Monday, May 13, 2013

The Great Gatsby


Grade: 43/C

The biggest problem in adapting The Great Gatsby is that it’s borderline impossible. Almost everything that’s wonderful about F. Scott Fitzgerald’s masterwork is literary, from the gorgeous prose that’s hard to replicate on film to a deeply inward protagonist (Nick, not Gatsby) to symbols that, while deeply moving in print, might seem silly and overwrought on film. Even a truly gifted director would have trouble matching the tone of the novel, which captures what’s so appealing about the Roaring Twenties while still taking a sober, often cynical and ironic look at its excess and how it often symbolized the worst in America. Hyperactive Australian director Baz Luhrmann is more than adept to capture the former feeling, but he has trouble capturing the latter.

Nick Carraway (Tobey Maguire) is an alcoholic now living in a sanitarium in the years since the Jazz Age bubble burst. He tells a tale of how, as a bond salesman and former writer living in Long Island, he came into contact with Jay Gatsby (Leonardo DiCaprio), a millionaire prone to hosting lavish parties without coming into contact with any of his hundreds of guests. Gatsby, it turns out, pines for his long lost love Daisy Buchanan (Carey Mulligan), Nick’s cousin, who is married to the unfaithful, snobbish Tom (Joel Edgerton). Gatsby strikes up a friendship with Nick and reignites his relationship with Daisy, but questions about his past and his connection to certain bootleggers start up, and soon Gatsby’s relationship leads to his downfall.

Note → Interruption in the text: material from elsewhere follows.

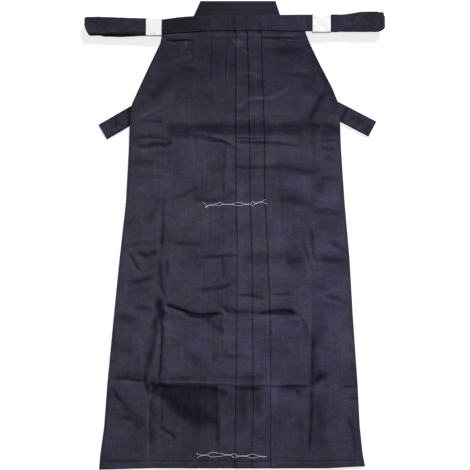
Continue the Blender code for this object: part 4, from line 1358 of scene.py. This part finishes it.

If the film has one major asset, it’s DiCaprio, whose mixture of charm, beauty, and pathetic attachment to the past is the most fully realized aspect of the story. The rest of the film’s virtues are almost completely in the margins- newcomer Elizabeth Debicki is phenomenal as Jordan Baker, Nick’s cynical love interest, while the gorgeous look of the film at least kept this audience member engaged. If nothing else, Luhrmann is skilled at capturing decadence, and the early parties are so over-the-top and audacious in their silliness (and their deliberate flaunting of period-accurate soundtrack, which prominently features Jay-Z and other rappers) that it’s difficult not to be swept up in it.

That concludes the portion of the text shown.